* [Task details] Write out exactly the lines from the line with "name] = shape" through the line with "the imported model.", including both, and nothing more.
+++ Data provided +++
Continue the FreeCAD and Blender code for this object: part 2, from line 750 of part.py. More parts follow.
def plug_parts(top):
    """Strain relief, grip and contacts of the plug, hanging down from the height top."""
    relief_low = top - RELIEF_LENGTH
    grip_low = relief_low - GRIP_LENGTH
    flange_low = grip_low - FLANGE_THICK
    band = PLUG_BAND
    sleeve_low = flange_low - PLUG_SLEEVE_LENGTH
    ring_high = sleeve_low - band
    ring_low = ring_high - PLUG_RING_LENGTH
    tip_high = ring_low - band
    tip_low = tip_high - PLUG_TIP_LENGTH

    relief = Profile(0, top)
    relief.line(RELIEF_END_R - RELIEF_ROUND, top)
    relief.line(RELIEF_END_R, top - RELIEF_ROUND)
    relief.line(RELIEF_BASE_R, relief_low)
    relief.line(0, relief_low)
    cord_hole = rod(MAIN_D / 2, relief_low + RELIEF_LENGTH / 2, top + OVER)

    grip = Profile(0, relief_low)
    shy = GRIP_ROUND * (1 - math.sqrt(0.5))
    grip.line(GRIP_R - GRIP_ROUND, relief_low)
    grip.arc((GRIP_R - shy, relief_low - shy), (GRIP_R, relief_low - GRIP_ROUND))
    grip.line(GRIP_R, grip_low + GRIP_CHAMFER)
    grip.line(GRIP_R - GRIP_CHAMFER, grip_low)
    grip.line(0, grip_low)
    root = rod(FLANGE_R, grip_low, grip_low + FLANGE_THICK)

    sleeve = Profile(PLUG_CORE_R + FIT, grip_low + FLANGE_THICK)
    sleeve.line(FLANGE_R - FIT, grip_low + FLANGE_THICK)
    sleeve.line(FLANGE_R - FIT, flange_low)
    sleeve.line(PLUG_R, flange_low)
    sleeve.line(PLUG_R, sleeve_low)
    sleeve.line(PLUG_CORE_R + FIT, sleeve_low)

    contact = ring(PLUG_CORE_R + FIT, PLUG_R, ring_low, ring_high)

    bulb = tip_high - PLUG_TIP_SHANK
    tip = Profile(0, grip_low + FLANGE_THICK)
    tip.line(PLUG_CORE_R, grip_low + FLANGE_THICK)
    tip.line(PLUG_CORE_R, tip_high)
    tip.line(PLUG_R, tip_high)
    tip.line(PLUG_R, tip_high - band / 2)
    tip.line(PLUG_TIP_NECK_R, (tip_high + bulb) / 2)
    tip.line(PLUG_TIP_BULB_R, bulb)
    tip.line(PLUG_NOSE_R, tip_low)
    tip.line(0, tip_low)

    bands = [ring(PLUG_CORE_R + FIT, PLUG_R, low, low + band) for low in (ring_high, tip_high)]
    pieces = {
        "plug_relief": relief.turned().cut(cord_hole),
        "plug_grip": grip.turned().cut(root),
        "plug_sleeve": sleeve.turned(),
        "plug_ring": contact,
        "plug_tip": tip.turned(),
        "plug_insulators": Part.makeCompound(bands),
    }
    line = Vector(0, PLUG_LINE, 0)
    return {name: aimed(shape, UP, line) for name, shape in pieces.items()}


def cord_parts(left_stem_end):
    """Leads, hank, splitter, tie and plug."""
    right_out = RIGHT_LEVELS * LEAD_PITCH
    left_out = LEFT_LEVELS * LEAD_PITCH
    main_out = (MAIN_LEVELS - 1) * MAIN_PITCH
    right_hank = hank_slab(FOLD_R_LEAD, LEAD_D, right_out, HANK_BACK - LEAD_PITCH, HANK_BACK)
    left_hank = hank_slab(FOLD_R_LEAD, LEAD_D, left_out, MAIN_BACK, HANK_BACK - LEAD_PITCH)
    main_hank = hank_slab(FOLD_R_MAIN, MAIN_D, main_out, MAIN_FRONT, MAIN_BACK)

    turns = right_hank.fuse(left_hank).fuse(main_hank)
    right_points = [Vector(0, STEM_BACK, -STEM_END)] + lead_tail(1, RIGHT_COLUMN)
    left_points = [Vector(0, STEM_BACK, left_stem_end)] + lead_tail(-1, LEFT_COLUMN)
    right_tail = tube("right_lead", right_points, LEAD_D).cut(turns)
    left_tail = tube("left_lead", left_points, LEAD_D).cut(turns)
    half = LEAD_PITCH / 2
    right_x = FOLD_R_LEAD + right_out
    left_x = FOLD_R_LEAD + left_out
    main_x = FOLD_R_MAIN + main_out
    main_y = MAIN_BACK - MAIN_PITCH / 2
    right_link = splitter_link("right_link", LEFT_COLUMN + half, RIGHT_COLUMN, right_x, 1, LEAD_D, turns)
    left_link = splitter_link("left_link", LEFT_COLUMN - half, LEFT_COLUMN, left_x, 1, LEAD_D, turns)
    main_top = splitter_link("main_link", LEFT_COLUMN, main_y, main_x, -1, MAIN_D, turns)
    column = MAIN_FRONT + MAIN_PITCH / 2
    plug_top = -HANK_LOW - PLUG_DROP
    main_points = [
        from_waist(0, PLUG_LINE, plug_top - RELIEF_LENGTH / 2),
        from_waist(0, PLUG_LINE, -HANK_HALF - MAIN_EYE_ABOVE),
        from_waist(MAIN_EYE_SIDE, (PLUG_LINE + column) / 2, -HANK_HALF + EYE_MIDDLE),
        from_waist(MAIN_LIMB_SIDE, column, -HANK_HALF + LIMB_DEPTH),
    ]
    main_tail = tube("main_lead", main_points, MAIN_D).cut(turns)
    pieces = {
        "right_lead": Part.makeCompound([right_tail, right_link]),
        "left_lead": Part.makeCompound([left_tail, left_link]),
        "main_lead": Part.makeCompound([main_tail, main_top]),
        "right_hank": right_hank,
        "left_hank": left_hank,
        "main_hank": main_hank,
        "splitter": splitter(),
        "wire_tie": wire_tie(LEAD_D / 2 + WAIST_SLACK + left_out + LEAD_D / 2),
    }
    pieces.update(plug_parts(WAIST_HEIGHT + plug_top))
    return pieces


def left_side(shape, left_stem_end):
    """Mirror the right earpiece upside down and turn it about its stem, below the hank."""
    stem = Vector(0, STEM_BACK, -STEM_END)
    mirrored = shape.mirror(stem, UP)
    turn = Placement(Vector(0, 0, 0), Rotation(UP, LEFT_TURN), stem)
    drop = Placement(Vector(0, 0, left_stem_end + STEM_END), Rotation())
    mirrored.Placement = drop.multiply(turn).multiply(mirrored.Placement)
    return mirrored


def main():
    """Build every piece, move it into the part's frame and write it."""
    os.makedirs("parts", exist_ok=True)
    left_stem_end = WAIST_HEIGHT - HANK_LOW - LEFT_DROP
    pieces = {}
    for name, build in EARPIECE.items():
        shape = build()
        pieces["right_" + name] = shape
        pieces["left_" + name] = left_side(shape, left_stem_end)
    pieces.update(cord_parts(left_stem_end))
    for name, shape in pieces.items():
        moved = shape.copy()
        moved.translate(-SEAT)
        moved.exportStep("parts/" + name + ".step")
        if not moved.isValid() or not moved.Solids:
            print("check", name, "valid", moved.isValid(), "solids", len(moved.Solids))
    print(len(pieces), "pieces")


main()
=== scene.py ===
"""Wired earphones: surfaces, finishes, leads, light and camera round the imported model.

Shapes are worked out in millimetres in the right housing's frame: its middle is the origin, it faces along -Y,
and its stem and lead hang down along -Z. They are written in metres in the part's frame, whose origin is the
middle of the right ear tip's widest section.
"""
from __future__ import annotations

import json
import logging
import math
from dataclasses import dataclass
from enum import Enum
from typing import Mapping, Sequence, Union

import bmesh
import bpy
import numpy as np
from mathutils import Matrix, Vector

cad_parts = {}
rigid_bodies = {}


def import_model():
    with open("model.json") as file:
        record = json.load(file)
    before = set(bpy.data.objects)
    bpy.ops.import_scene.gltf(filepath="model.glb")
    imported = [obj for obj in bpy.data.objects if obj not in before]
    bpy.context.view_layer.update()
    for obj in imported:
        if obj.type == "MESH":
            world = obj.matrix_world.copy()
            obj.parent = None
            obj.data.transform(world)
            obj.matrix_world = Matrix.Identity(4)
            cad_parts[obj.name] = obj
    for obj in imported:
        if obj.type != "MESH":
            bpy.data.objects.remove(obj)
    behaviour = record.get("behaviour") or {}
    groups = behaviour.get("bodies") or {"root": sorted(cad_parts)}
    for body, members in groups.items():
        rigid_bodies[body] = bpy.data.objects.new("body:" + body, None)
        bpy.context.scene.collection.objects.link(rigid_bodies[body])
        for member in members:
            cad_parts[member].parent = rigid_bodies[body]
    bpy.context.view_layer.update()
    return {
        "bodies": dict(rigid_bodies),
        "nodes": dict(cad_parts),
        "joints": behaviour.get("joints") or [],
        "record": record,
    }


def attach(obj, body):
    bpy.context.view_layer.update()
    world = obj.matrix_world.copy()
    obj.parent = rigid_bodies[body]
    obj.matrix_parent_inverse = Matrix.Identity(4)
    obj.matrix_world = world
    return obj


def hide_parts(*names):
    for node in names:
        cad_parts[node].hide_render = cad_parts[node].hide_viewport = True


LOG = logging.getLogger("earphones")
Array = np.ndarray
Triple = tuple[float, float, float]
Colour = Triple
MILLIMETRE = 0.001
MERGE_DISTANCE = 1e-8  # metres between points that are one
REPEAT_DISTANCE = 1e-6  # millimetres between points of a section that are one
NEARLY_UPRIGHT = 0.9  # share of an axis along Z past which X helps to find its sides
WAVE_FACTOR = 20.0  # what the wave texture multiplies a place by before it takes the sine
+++
* [Reply]
        pieces["right_" + name] = shape
        pieces["left_" + name] = left_side(shape, left_stem_end)
    pieces.update(cord_parts(left_stem_end))
    for name, shape in pieces.items():
        moved = shape.copy()
        moved.translate(-SEAT)
        moved.exportStep("parts/" + name + ".step")
        if not moved.isValid() or not moved.Solids:
            print("check", name, "valid", moved.isValid(), "solids", len(moved.Solids))
    print(len(pieces), "pieces")


main()
=== scene.py ===
"""Wired earphones: surfaces, finishes, leads, light and camera round the imported model.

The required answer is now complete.